Les collectivités territoriales ont en effet la possibilité de déroger dans leurs documents d’urbanisme aux règles prévues au A et au B, et de prévoir les cas dans lesquels des travaux portant sur des constructions non conformes peuvent être autorisés[24].

D – Les travaux nouveaux portent sur une construction achevée depuis plus de 10 ans

En dernier lieu, on rappellera que l’article L. 111-12 du code de l’urbanisme dispose que « lorsqu’une construction est achevée depuis plus de dix ans, le refus de permis de construire ou de déclaration de travaux ne peut être fondé sur l’irrégularité de la construction initiale au regard du droit de l’urbanisme ».

Par conséquent, les travaux nouveaux portant sur une construction non conforme mais achevée depuis plus de 10 ans pourront être autorisés, même s’ils n’ont pas pour objet de rendre cette construction existante plus conforme aux règles d’urbanisme ou même s’ils ne sont pas étrangers aux règles méconnues.

 

 

[1] Article R. 421-13 du code de l’urbanisme.

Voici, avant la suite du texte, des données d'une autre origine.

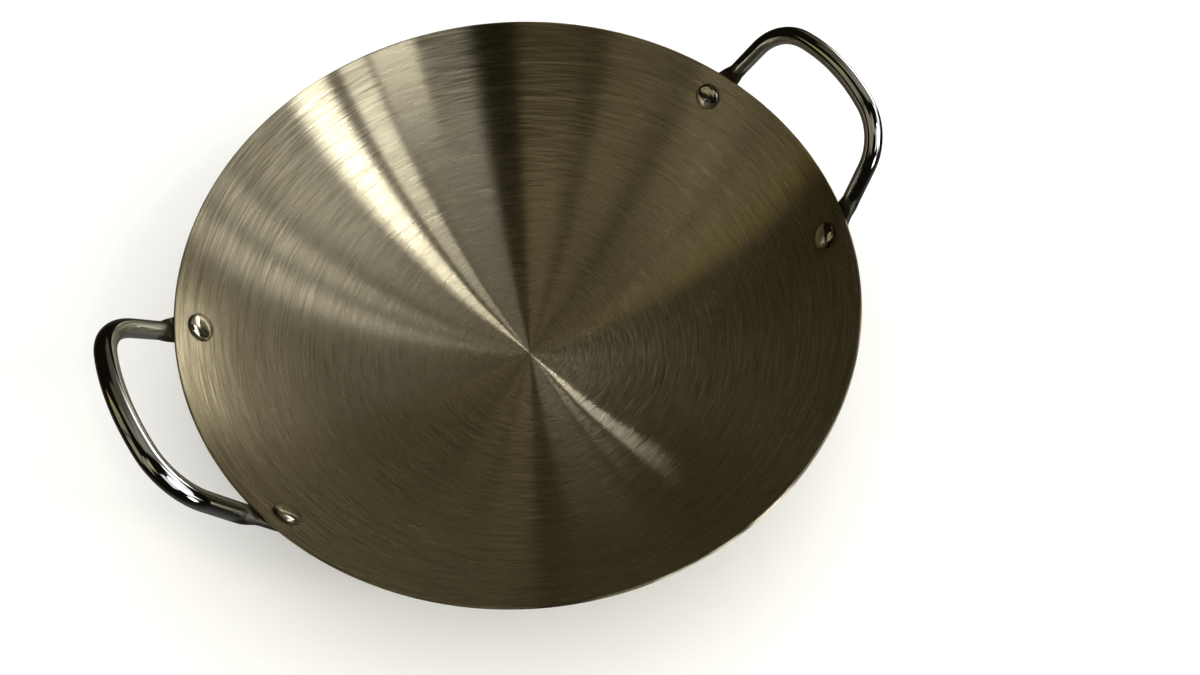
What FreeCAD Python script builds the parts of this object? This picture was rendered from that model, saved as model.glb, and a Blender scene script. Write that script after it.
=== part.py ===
import FreeCAD, Part
import math, os

# Two-handled cooking pan: a spun stainless bowl, two bent round-bar handles
# and four solid rivets.  Millimetres, +Z up.  Origin at the centre of the flat
# base, on the surface the pan stands on.  +X points to the right-hand handle.

V = FreeCAD.Vector

# ---------------------------------------------------------------- dimensions
RIM_R = 150.0          # outside radius of the rim
SHEET = 1.2            # bowl sheet thickness
BASE_R = 30.0          # radius of the flat base
BASE_BLEND = 80.0      # radius of the soft bend around the base (inner face)
BLEND_ANGLE = 15.0     # wall slope where the soft bend ends, from horizontal
RIM_ANGLE = 64.0       # wall slope at the rim, from horizontal

BAR_D = 8.0            # handle bar diameter
FOOT_W = 16.0          # width of the forged-flat foot
NECK_W = 10.4          # width where the foot passes the rim
FOOT_T = 3.2           # thickness of the forged-flat foot
FOOT_BELOW = 8.6       # foot end below the rivet centre
END_R = 9.2            # radius of the foot's free end
NECK_BELOW = 1.5       # the flat foot starts to turn round this far below rim level
ROUND_AT = 6.8        # along the leg from rim level: bar is fully round here
LEG_HALF = 46.8        # half the spacing of the legs at rim level
LEG_X = 145.6          # handle plane crosses rim level here
LEG_ANGLE = 13.2       # each leg leans towards the other by this much
PLANE_ANGLE = 63.5     # handle plane above horizontal
GRIP_REACH = 43.0      # grip centre line beyond rim level, along the plane
GRIP_R = 91.0          # radius of the gently bowed grip
CORNER_R = 27.0        # centre line radius of the handle corners

RIVET_HALF_ANGLE = 20.2  # rivets either side of the handle axis
RIVET_DOWN = 12.9      # rivet centre below the rim, along the wall
SHANK_D = 6.0
HOLE_D = 6.1
HEAD_D = 12.7          # head inside the bowl
HEAD_H = 2.7
TAIL_D = 10.4          # upset tail outside the foot
TAIL_H = 2.2

rad = math.radians


# ------------------------------------------------------------- bowl profile
# Wall line through the middle of the sheet is never needed: both faces are
# built from concentric arcs, so the thickness is the same everywhere.
s0, c0 = math.sin(rad(BLEND_ANGLE)), math.cos(rad(BLEND_ANGLE))
s1, c1 = math.sin(rad(RIM_ANGLE)), math.cos(rad(RIM_ANGLE))
HALF = SHEET / 2.0
# the outermost point of the rounded edge is RIM_R
RIM_MID = RIM_R - HALF                        # radius of the edge's centre
r_in_rim = RIM_MID - HALF * s1
r_in_blend = BASE_R + BASE_BLEND * s0
WALL_R = (r_in_rim - r_in_blend) / (s1 - s0)  # radius of the wall arc, inner
z_blend = SHEET + BASE_BLEND * (1 - c0)
z_in_rim = z_blend + WALL_R * (c0 - c1)
WC = (r_in_rim - WALL_R * s1, z_in_rim + WALL_R * c1)   # wall arc's centre
RIM_Z = z_in_rim - HALF * c1 + HALF           # top of the rounded edge
BC = (BASE_R, SHEET + BASE_BLEND)             # base bend's centre


def wall(angle, off):
    """Profile point (r, z) at wall slope `angle`, `off` outside the inner face."""
    a = rad(angle)
    c, r = (WC, WALL_R) if angle >= BLEND_ANGLE else (BC, BASE_BLEND)
    return c[0] + (r + off) * math.sin(a), c[1] - (r + off) * math.cos(a)


def p3(rz):
    return V(rz[0], 0, rz[1])


def arc(a, b, off):
    return Part.Arc(p3(wall(a, off)), p3(wall((a + b) / 2, off)), p3(wall(b, off))).toShape()


def line(a, b):
    return Part.LineSegment(a, b).toShape()


def revolve(edges):
    face = Part.Face(Part.Wire(edges))
    return face.revolve(V(0, 0, 0), V(0, 0, 1), 360)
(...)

[2] CE, 9 mars 1984, Macé, n°41314.

[3] CE, 5 mars 2003, Lepoutre, n°252422.

[4] CE, 25 avril 2001, Epoux Ahlborn, n°207095.

[5] CE, 9 juillet 1986, Mme Thalamy, n°51172.

[6] CE, 30 mars 1994, n°137881.

[7]  CE, 9 mars 1984, Macé, n°41314 ; CE 9 juillet 1986, Mme Thalamy, n° 51172.

[8] CE, 27 juillet 2012, Mme Da Silva, n°316155.

[9] CE, 25 avril 2001, Epoux Ahlborn, n°207095.

[10] CE, 10 octobre 2007, Demoures et autres, n°277314.

[11] CE, 9 janvier 2009, Commune de Toulouse, n°307265.

[12] Ibid.

[13] CE, 23 décembre 2013, Commune de Porspoder n°349081.

[14] CE, 3 mai 2011, Mme Ely, n°320545.

[15] CAA Douai, 23 déc. 2011, n°10DA01601.

[16] CAA Marseille, 22 septembre 2011, n°09MA03419.

[17] CE, 23 décembre 1976, Casseau, n°00292 ; CE, 27 mai 1988, Mme Sekler, n°79530.

[18] CE, 27 mai 1998, n°163401.

[19] CE, 7 février 1994, n°93259.

[20] CE, 27 mai 1988, Mme Sekler n°79530.

[21] CE, 27 avril 1994, n°128478.

[22] M. Abraham, Concl. sur CE, 14 février 1996 n°152895.

[23] CE, 15 mai 1992, Stlahy, n°90397.

[24] CE, 25 février 1998, Commune Saint Leu la Forêt, n°165185.